You may have noticed that I changed the type of hummingbird feeders on the webcam. This is a method to help control bees. There is a drought in Southern California, and the local bees are desperate for water. What could be better for them than a water source that is sugary to boot! The bees are using the water dishes, but there are still a few on the feeders.

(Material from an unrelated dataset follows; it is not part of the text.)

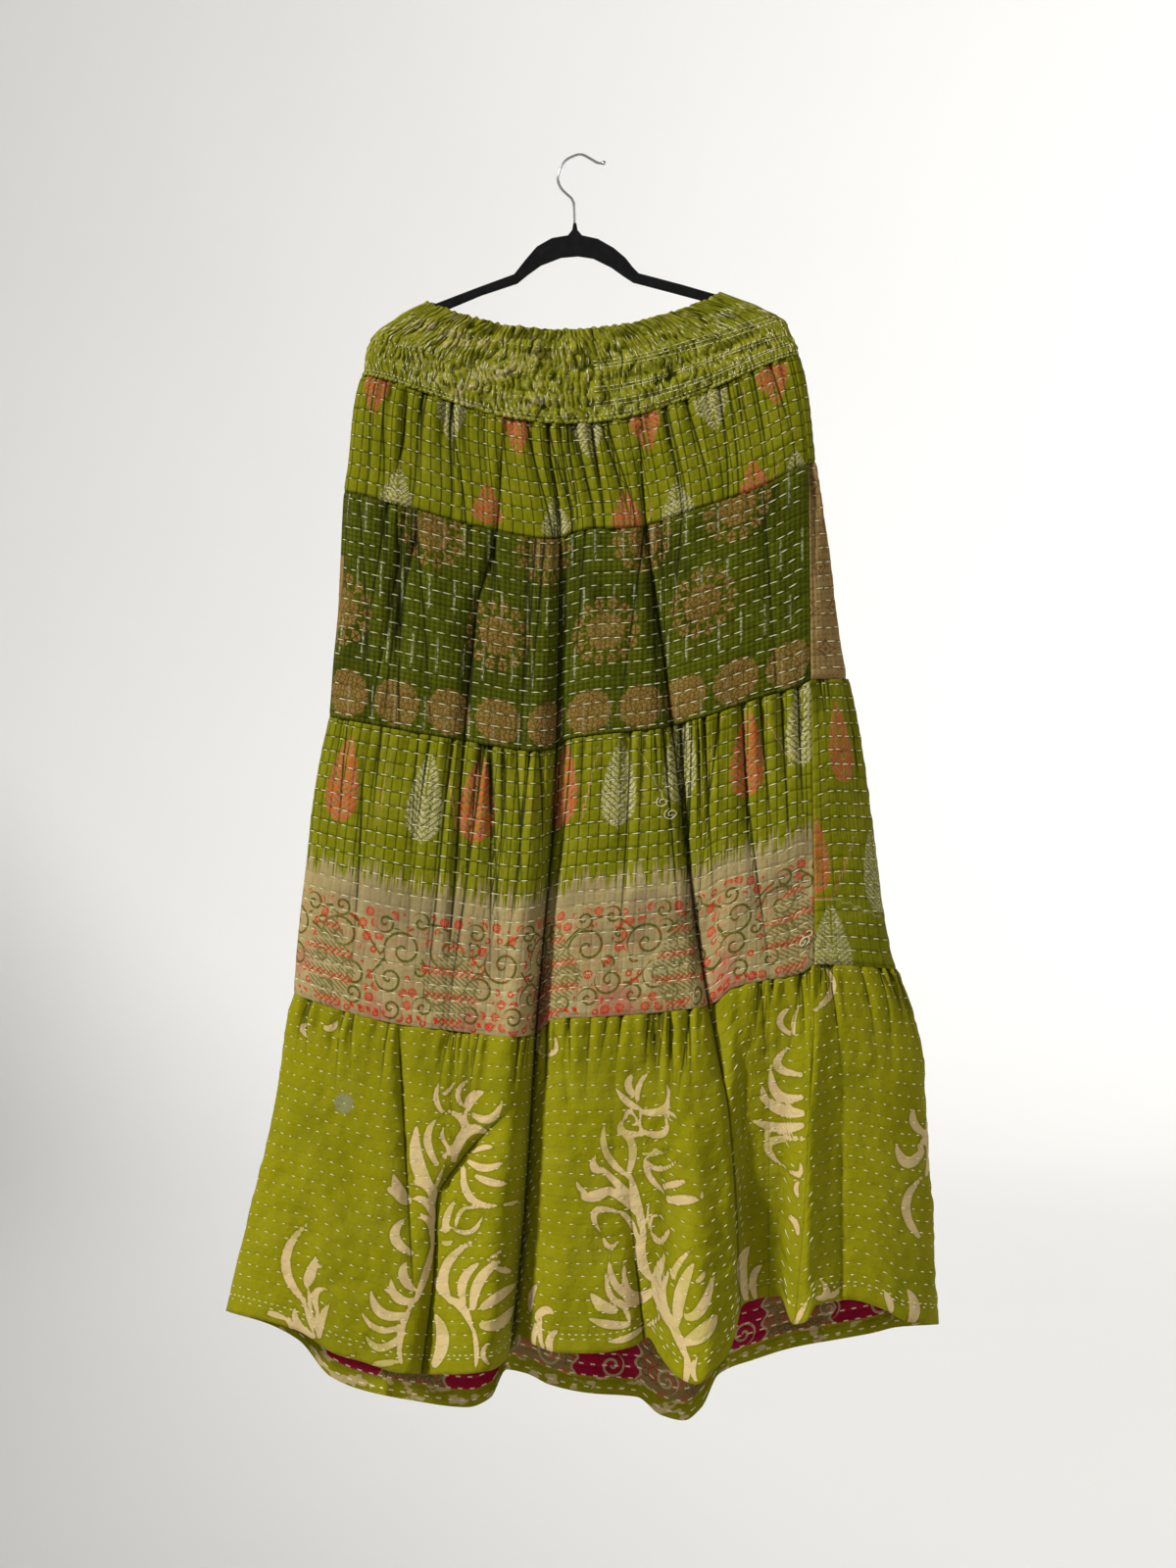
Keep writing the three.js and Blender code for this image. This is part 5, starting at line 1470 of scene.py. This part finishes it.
@functools.lru_cache(maxsize=1)
def cloth_pieces(front_grid, back_grid, wall):
    """The grids of the eight sewn pieces by name, worked out once for each set of sizes."""
    return {
        f"tier{tier}_{side}": Cloth(side, tier).weave(step / MM, wall / MM)
        for tier in (1, 2, 3, 4)
        for side, step in (("front", front_grid), ("back", back_grid))
    }


@functools.lru_cache(maxsize=1)
def band_piece():
    """The grid of the waistband, worked out once."""
    return Band(5, 41).weave()


def motif_places(cloth):
    """Places of a piece's motifs on the flat cloth: u, v, tint and which way up."""
    if cloth.side == "front":
        return [(*cloth.flat_place(x, z), *rest) for x, z, *rest in FRONT_MOTIFS[cloth.tier]]
    places = []
    if cloth.tier == 3:
        end = np.searchsorted(cloth.columns, WRAP_COLUMNS, "right")
        places = [(*cloth.flat_place(x, z, end), *rest) for x, z, *rest in SIDE_MOTIFS]
    pitch, start, rows = BACK_MOTIFS[cloth.tier]
    for number, (height, up) in enumerate(rows):
        for place in np.arange(start + number * pitch / 2, cloth.width - 20, pitch):
            places.append((place, height % cloth.length, len(places) % 2, up))
    return places


def motif_field(cloth):
    """For every point: its place beside the nearest motif in millimetres, and that motif's tint, or -1."""
    v, u = np.meshgrid(cloth.v, cloth.u, indexing="ij")
    best = np.full(u.shape, 1e9)
    field = np.stack([u * 0, u * 0, u * 0 - 1], -1)
    for place_u, place_v, tint, up in motif_places(cloth):
        across, down = (u - place_u) * MOTIF_NARROWING[cloth.tier], v - place_v
        away = np.hypot(across, down)
        nearer = away < best
        best[nearer] = away[nearer]
        field[nearer] = np.stack([across, -down * up, down * 0 + tint], -1)[nearer]
    field[best > MOTIF_REACH[cloth.tier], 2] = -1
    return field.reshape(-1, 3)


def srgb(red, green, blue):
    """Linear colour with full alpha from display values of 0 to 255."""
    parts = [value / 255 for value in (red, green, blue)]
    linear = [part / 12.92 if part <= 0.04045 else ((part + 0.055) / 1.055) ** 2.4 for part in parts]
    return (*linear, 1.0)


def paint(name, where, red, green, blue):
    """Colour property with a default in display values."""
    return bpy.props.FloatVectorProperty(
        name=name, description=where, subtype="COLOR", size=4, min=0, max=1, default=srgb(red, green, blue)
    )


def length(name, where, default):
    """Length property in metres."""
    return bpy.props.FloatProperty(name=name, description=where, default=default, min=0.0001, unit="LENGTH")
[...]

Hummingbird feeders come in two basic types: saucer feeders and vacuum feeders. The saucer type is flat. You pour the nectar in the dish and snap on the lid. The nectar doesn’t come in contact with the feeder ports. Vacuum style feeders involve an inverted bottle. You pour in the nectar, screw on the base and turn it upside down. The resulting air bubble at the top creates a vacuum so the nectar doesn’t just run out of the ports. With these feeders the nectar level is very close to the ports, sometimes even coming in contact with them. These feeders are also called inverted bottle feeders.
Bees have a difficult time reaching the nectar with the saucer type feeders, but their short tongues can reach the nectar in the vacuum feeders. Some of the vacuum feeders come equipped with bee guards, which help keep the bees at a distance from the nectar level.

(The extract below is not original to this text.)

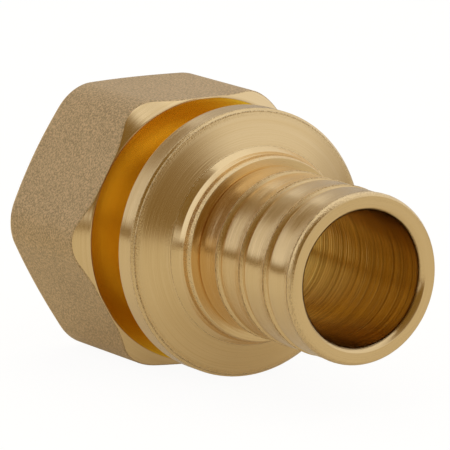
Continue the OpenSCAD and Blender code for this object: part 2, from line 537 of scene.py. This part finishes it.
def rib_profile(spigot, crest_r):
    """Corners of the ribs, from the pipe stop to the last crest."""
    points, start = [], 0.0
    crests = crest_places(spigot)
    for crest in crests:
        rise = spigot.land_r - spigot.groove_r
        points += [(start + spigot.rise_l * (1 - across), spigot.groove_r + rise * up)
                   for across, up in arc(0, 0, 1, 0, 90)]
        points += [(crest - spigot.flare_l, spigot.land_r), (crest - spigot.crest_w, crest_r),
                   (crest, crest_r)]
        if crest != crests[-1]:
            start = crest + spigot.slope_l + spigot.floor_w
            points += [(crest + spigot.slope_l, spigot.groove_r)]
    return points


def burr_weight(vertices, edges, width):
    """How near each vertex is to one of the worked edges, given as (x, r, strength, widening)."""
    x, r = vertices[..., 0], np.hypot(vertices[..., 1], vertices[..., 2])
    weight = np.zeros(x.shape)
    for edge_x, edge_r, strength, wide in edges:
        away = np.hypot(x - edge_x, r - edge_r) / (width * wide)
        weight = np.maximum(weight, strength * np.exp(-away ** 2))
    return weight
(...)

I utilize both types. The birds clearly prefer the vacuum feeders, as they are able to slurp up more nectar with each drink. However, if the local bees are a problem on the deck, I switch them to the saucer type until the bee problem is under control.
Whatever kind of feeder you use, the ports need to be kept clean. Even the slight amount of nectar left on the ports or the bee guards is enough food for a bee. I rinse and dry the lids to the saucer feeders a few times a day, or you would see nothing but bees on the cam! Once the bees have moved on, I will switch back to the other feeders and you will see many more birds.